Word for word, restate every line of the listing that follows.

▬▬▬

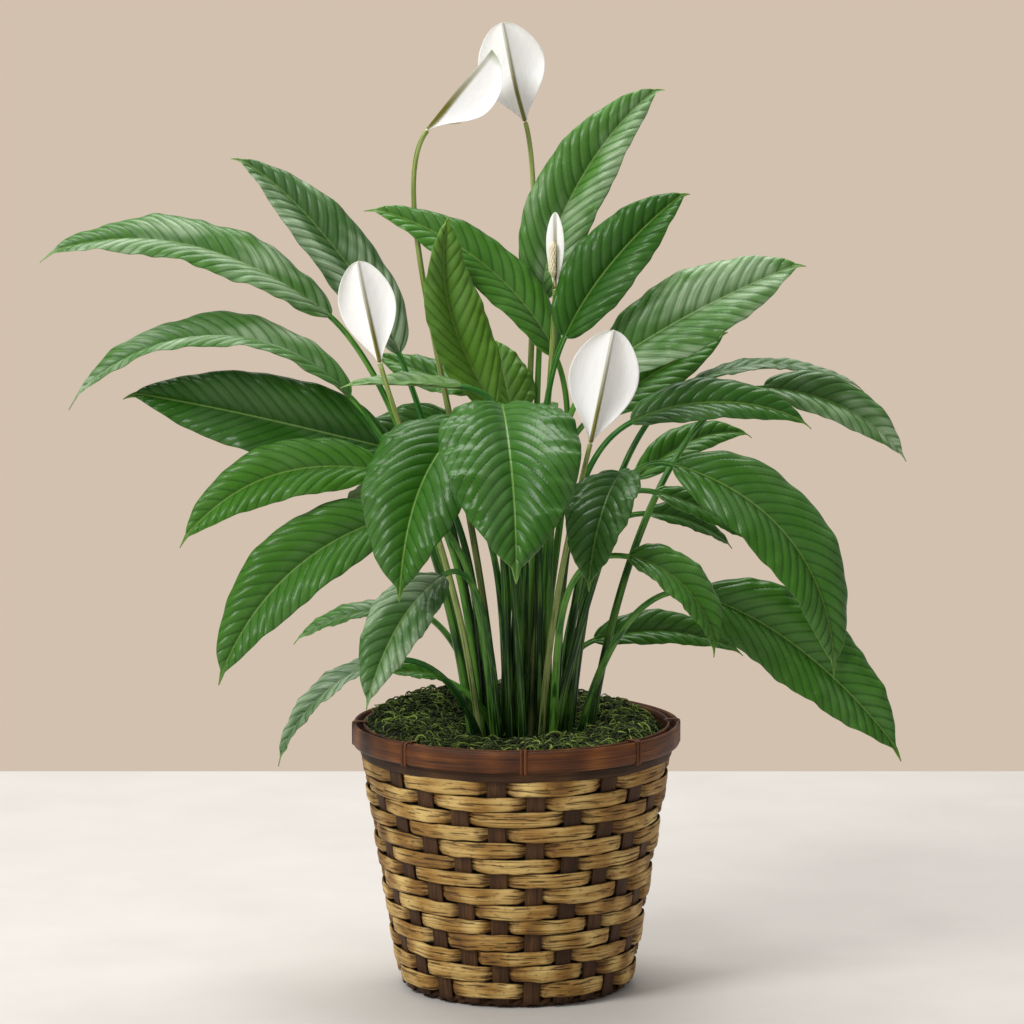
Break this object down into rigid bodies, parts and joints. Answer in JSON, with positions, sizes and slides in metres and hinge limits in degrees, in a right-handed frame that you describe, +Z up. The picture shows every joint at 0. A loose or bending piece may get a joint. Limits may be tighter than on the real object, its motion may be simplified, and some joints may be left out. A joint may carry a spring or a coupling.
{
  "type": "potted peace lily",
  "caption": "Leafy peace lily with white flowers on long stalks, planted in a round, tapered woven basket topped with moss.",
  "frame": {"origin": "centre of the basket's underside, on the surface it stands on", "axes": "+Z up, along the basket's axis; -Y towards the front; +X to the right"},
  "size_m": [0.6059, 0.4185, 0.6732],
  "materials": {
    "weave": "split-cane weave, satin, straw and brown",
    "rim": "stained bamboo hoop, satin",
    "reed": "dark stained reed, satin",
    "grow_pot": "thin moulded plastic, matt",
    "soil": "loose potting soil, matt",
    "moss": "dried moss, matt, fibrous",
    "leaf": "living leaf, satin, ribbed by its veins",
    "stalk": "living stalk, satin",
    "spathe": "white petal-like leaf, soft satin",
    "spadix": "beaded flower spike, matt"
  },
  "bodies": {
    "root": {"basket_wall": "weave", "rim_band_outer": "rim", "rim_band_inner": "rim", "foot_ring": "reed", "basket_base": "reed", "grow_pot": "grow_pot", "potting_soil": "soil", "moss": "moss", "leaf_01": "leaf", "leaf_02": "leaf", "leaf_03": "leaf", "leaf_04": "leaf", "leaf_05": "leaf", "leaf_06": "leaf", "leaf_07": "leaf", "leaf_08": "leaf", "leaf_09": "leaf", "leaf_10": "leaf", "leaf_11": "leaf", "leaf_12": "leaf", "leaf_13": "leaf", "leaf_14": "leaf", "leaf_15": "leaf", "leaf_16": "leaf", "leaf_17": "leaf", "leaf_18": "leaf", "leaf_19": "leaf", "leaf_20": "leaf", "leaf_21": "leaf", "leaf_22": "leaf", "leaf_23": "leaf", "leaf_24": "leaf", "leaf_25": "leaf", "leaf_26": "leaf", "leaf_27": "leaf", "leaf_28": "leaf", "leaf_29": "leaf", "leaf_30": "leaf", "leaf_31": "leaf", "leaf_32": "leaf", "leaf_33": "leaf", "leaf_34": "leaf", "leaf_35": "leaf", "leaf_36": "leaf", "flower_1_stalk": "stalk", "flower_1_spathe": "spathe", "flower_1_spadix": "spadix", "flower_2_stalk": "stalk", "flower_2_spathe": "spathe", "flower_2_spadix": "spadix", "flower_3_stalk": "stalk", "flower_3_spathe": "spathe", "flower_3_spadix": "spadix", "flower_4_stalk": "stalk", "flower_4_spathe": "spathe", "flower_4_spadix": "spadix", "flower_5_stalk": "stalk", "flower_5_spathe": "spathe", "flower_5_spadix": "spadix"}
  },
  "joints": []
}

▬▬▬

- Problem solution -
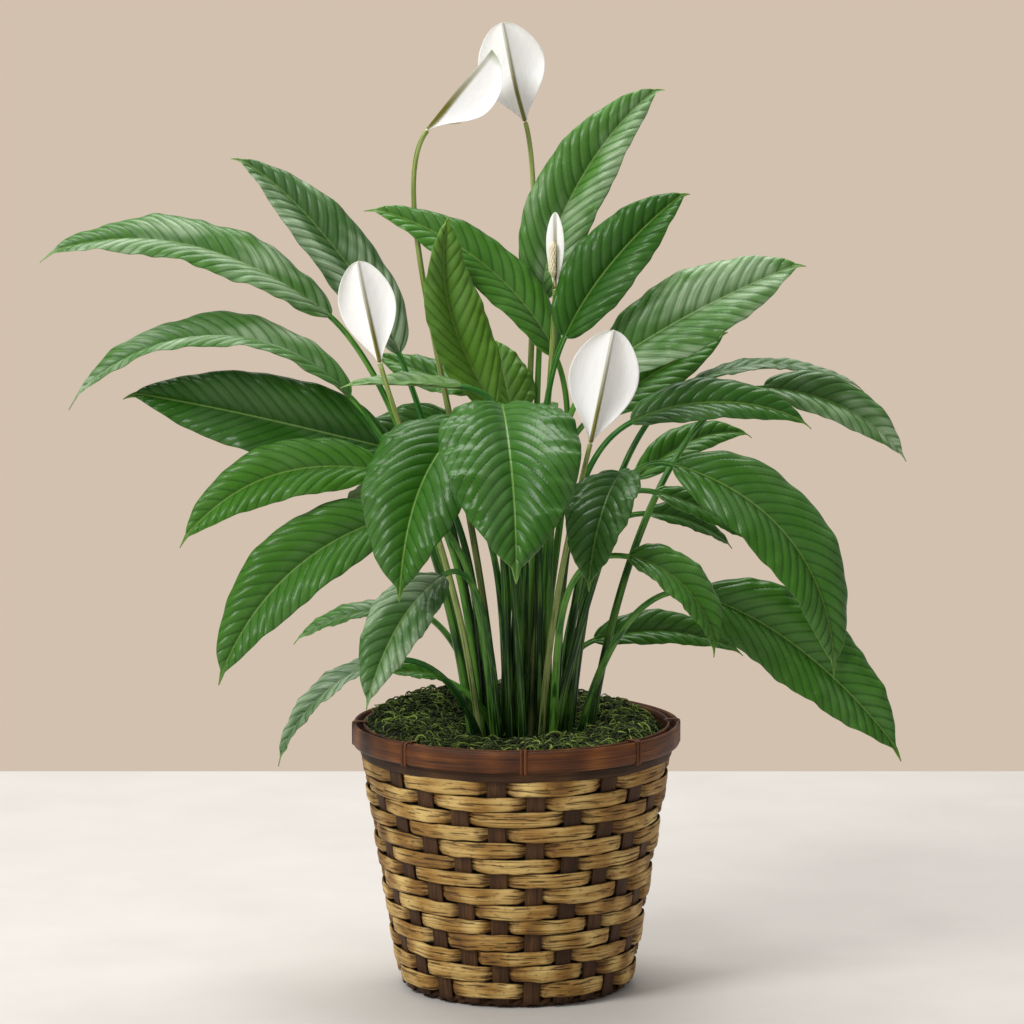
Break this object down into rigid bodies, parts and joints. Answer in JSON, with positions, sizes and slides in metres and hinge limits in degrees, in a right-handed frame that you describe, +Z up. The picture shows every joint at 0. A loose or bending piece may get a joint. Limits may be tighter than on the real object, its motion may be simplified, and some joints may be left out. A joint may carry a spring or a coupling.
{
  "type": "potted peace lily",
  "caption": "Leafy peace lily with white flowers on long stalks, planted in a round, tapered woven basket topped with moss.",
  "frame": {"origin": "centre of the basket's underside, on the surface it stands on", "axes": "+Z up, along the basket's axis; -Y towards the front; +X to the right"},
  "size_m": [0.6059, 0.4185, 0.6732],
  "materials": {
    "weave": "split-cane weave, satin, straw and brown",
    "rim": "stained bamboo hoop, satin",
    "reed": "dark stained reed, satin",
    "grow_pot": "thin moulded plastic, matt",
    "soil": "loose potting soil, matt",
    "moss": "dried moss, matt, fibrous",
    "leaf": "living leaf, satin, ribbed by its veins",
    "stalk": "living stalk, satin",
    "spathe": "white petal-like leaf, soft satin",
    "spadix": "beaded flower spike, matt"
  },
  "bodies": {
    "root": {"basket_wall": "weave", "rim_band_outer": "rim", "rim_band_inner": "rim", "foot_ring": "reed", "basket_base": "reed", "grow_pot": "grow_pot", "potting_soil": "soil", "moss": "moss", "leaf_01": "leaf", "leaf_02": "leaf", "leaf_03": "leaf", "leaf_04": "leaf", "leaf_05": "leaf", "leaf_06": "leaf", "leaf_07": "leaf", "leaf_08": "leaf", "leaf_09": "leaf", "leaf_10": "leaf", "leaf_11": "leaf", "leaf_12": "leaf", "leaf_13": "leaf", "leaf_14": "leaf", "leaf_15": "leaf", "leaf_16": "leaf", "leaf_17": "leaf", "leaf_18": "leaf", "leaf_19": "leaf", "leaf_20": "leaf", "leaf_21": "leaf", "leaf_22": "leaf", "leaf_23": "leaf", "leaf_24": "leaf", "leaf_25": "leaf", "leaf_26": "leaf", "leaf_27": "leaf", "leaf_28": "leaf", "leaf_29": "leaf", "leaf_30": "leaf", "leaf_31": "leaf", "leaf_32": "leaf", "leaf_33": "leaf", "leaf_34": "leaf", "leaf_35": "leaf", "leaf_36": "leaf", "flower_1_stalk": "stalk", "flower_1_spathe": "spathe", "flower_1_spadix": "spadix", "flower_2_stalk": "stalk", "flower_2_spathe": "spathe", "flower_2_spadix": "spadix", "flower_3_stalk": "stalk", "flower_3_spathe": "spathe", "flower_3_spadix": "spadix", "flower_4_stalk": "stalk", "flower_4_spathe": "spathe", "flower_4_spadix": "spadix", "flower_5_stalk": "stalk", "flower_5_spathe": "spathe", "flower_5_spadix": "spadix"}
  },
  "joints": []
}